**Source excerpt:**
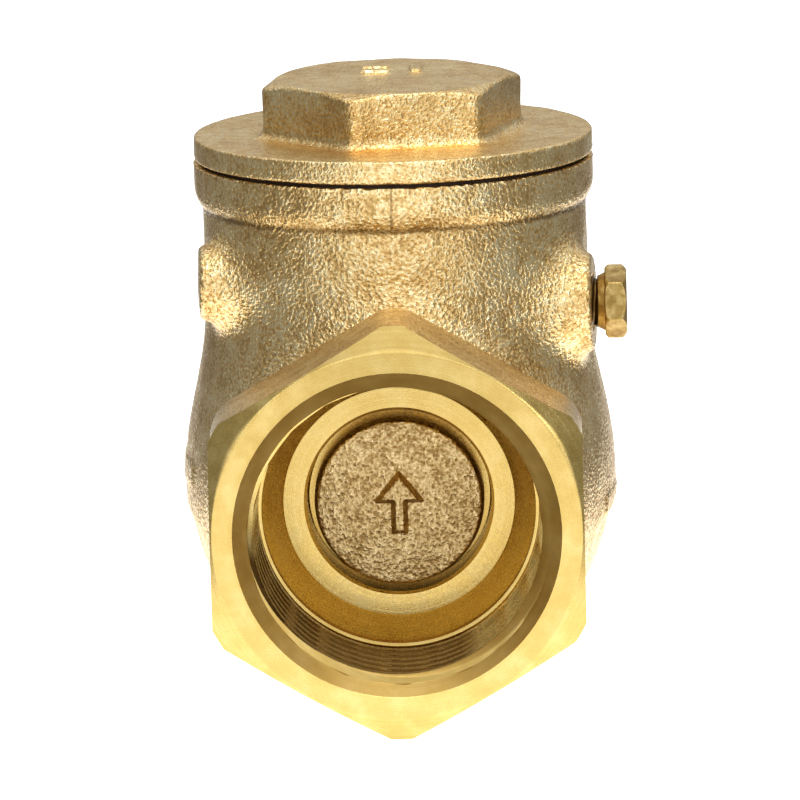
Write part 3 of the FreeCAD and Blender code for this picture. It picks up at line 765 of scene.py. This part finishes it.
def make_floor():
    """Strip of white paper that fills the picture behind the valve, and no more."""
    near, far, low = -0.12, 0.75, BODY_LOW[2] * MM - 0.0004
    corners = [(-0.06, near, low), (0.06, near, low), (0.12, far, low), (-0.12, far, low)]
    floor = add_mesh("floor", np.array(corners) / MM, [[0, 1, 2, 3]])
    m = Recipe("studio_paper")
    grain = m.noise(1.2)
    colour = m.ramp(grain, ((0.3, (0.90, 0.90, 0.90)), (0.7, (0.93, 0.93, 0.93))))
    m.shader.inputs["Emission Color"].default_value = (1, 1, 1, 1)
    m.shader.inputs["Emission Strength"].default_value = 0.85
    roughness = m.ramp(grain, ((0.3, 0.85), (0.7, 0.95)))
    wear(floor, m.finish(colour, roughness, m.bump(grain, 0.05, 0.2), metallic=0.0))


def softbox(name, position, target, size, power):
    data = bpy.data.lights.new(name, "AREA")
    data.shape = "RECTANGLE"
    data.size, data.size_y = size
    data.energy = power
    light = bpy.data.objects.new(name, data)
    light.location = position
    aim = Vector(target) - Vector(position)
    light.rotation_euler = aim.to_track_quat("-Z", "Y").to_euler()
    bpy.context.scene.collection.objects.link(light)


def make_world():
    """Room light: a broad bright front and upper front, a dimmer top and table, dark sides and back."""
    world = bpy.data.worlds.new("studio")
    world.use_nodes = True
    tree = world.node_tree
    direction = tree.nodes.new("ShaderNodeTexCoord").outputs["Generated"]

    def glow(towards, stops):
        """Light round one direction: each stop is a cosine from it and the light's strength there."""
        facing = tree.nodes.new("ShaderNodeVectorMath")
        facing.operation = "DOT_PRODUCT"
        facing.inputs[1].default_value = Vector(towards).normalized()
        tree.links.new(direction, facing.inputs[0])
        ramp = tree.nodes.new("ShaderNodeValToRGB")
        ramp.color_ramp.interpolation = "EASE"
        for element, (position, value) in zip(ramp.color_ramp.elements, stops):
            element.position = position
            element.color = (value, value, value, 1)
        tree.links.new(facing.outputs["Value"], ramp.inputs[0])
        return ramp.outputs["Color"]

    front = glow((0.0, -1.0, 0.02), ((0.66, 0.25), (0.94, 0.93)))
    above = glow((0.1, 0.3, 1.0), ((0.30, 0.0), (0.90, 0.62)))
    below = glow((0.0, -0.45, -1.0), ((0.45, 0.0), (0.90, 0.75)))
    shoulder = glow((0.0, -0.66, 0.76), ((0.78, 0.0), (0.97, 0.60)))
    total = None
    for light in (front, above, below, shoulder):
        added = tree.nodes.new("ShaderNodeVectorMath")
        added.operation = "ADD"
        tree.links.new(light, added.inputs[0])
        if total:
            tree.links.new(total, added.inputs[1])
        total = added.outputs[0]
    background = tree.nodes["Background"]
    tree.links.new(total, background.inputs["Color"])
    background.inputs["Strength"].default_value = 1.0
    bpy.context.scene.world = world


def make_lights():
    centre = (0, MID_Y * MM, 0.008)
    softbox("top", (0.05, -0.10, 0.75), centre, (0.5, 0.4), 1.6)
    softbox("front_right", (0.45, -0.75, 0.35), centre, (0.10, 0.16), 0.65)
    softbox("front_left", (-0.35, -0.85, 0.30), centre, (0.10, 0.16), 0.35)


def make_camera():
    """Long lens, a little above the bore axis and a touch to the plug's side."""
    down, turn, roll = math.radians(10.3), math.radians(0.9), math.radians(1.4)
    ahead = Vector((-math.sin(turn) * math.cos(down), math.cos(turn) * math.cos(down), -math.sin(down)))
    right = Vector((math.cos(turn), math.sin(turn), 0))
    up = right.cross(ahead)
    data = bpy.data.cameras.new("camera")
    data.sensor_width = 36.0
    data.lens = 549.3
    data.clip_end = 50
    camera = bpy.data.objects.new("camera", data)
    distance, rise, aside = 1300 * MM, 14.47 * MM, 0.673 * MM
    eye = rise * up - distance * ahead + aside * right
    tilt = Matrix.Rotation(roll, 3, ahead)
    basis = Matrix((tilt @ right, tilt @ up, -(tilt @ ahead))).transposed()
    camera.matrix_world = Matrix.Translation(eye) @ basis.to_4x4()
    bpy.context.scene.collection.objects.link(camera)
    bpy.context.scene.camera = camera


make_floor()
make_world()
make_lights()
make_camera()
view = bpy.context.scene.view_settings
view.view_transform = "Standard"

**Given task:**
Write out the full listing, keeping every line exactly as it is.

**Full response:**
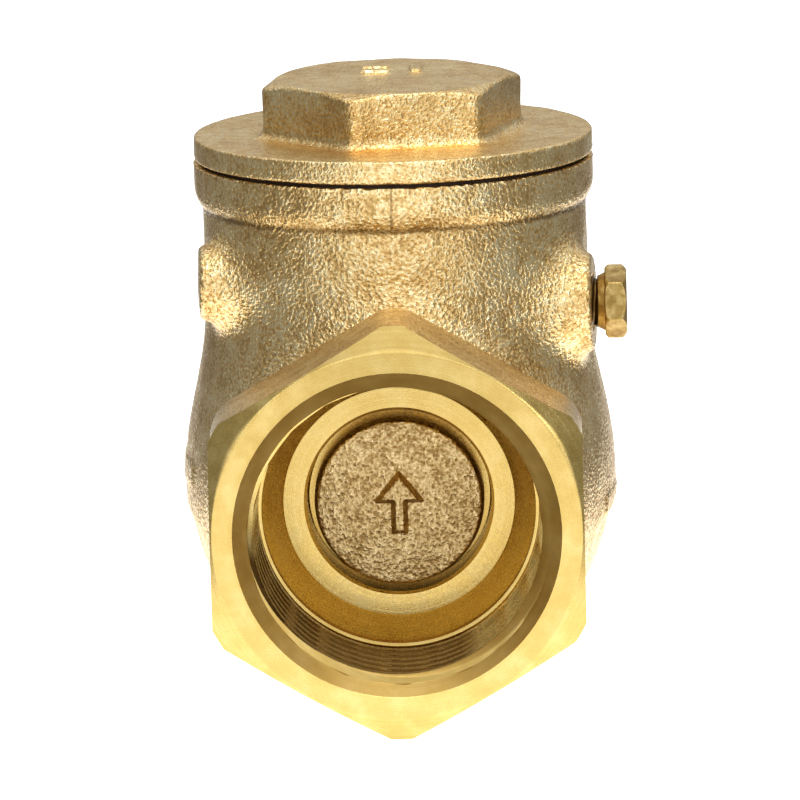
Write part 3 of the FreeCAD and Blender code for this picture. It picks up at line 765 of scene.py. This part finishes it.
def make_floor():
    """Strip of white paper that fills the picture behind the valve, and no more."""
    near, far, low = -0.12, 0.75, BODY_LOW[2] * MM - 0.0004
    corners = [(-0.06, near, low), (0.06, near, low), (0.12, far, low), (-0.12, far, low)]
    floor = add_mesh("floor", np.array(corners) / MM, [[0, 1, 2, 3]])
    m = Recipe("studio_paper")
    grain = m.noise(1.2)
    colour = m.ramp(grain, ((0.3, (0.90, 0.90, 0.90)), (0.7, (0.93, 0.93, 0.93))))
    m.shader.inputs["Emission Color"].default_value = (1, 1, 1, 1)
    m.shader.inputs["Emission Strength"].default_value = 0.85
    roughness = m.ramp(grain, ((0.3, 0.85), (0.7, 0.95)))
    wear(floor, m.finish(colour, roughness, m.bump(grain, 0.05, 0.2), metallic=0.0))


def softbox(name, position, target, size, power):
    data = bpy.data.lights.new(name, "AREA")
    data.shape = "RECTANGLE"
    data.size, data.size_y = size
    data.energy = power
    light = bpy.data.objects.new(name, data)
    light.location = position
    aim = Vector(target) - Vector(position)
    light.rotation_euler = aim.to_track_quat("-Z", "Y").to_euler()
    bpy.context.scene.collection.objects.link(light)


def make_world():
    """Room light: a broad bright front and upper front, a dimmer top and table, dark sides and back."""
    world = bpy.data.worlds.new("studio")
    world.use_nodes = True
    tree = world.node_tree
    direction = tree.nodes.new("ShaderNodeTexCoord").outputs["Generated"]

    def glow(towards, stops):
        """Light round one direction: each stop is a cosine from it and the light's strength there."""
        facing = tree.nodes.new("ShaderNodeVectorMath")
        facing.operation = "DOT_PRODUCT"
        facing.inputs[1].default_value = Vector(towards).normalized()
        tree.links.new(direction, facing.inputs[0])
        ramp = tree.nodes.new("ShaderNodeValToRGB")
        ramp.color_ramp.interpolation = "EASE"
        for element, (position, value) in zip(ramp.color_ramp.elements, stops):
            element.position = position
            element.color = (value, value, value, 1)
        tree.links.new(facing.outputs["Value"], ramp.inputs[0])
        return ramp.outputs["Color"]

    front = glow((0.0, -1.0, 0.02), ((0.66, 0.25), (0.94, 0.93)))
    above = glow((0.1, 0.3, 1.0), ((0.30, 0.0), (0.90, 0.62)))
    below = glow((0.0, -0.45, -1.0), ((0.45, 0.0), (0.90, 0.75)))
    shoulder = glow((0.0, -0.66, 0.76), ((0.78, 0.0), (0.97, 0.60)))
    total = None
    for light in (front, above, below, shoulder):
        added = tree.nodes.new("ShaderNodeVectorMath")
        added.operation = "ADD"
        tree.links.new(light, added.inputs[0])
        if total:
            tree.links.new(total, added.inputs[1])
        total = added.outputs[0]
    background = tree.nodes["Background"]
    tree.links.new(total, background.inputs["Color"])
    background.inputs["Strength"].default_value = 1.0
    bpy.context.scene.world = world


def make_lights():
    centre = (0, MID_Y * MM, 0.008)
    softbox("top", (0.05, -0.10, 0.75), centre, (0.5, 0.4), 1.6)
    softbox("front_right", (0.45, -0.75, 0.35), centre, (0.10, 0.16), 0.65)
    softbox("front_left", (-0.35, -0.85, 0.30), centre, (0.10, 0.16), 0.35)


def make_camera():
    """Long lens, a little above the bore axis and a touch to the plug's side."""
    down, turn, roll = math.radians(10.3), math.radians(0.9), math.radians(1.4)
    ahead = Vector((-math.sin(turn) * math.cos(down), math.cos(turn) * math.cos(down), -math.sin(down)))
    right = Vector((math.cos(turn), math.sin(turn), 0))
    up = right.cross(ahead)
    data = bpy.data.cameras.new("camera")
    data.sensor_width = 36.0
    data.lens = 549.3
    data.clip_end = 50
    camera = bpy.data.objects.new("camera", data)
    distance, rise, aside = 1300 * MM, 14.47 * MM, 0.673 * MM
    eye = rise * up - distance * ahead + aside * right
    tilt = Matrix.Rotation(roll, 3, ahead)
    basis = Matrix((tilt @ right, tilt @ up, -(tilt @ ahead))).transposed()
    camera.matrix_world = Matrix.Translation(eye) @ basis.to_4x4()
    bpy.context.scene.collection.objects.link(camera)
    bpy.context.scene.camera = camera


make_floor()
make_world()
make_lights()
make_camera()
view = bpy.context.scene.view_settings
view.view_transform = "Standard"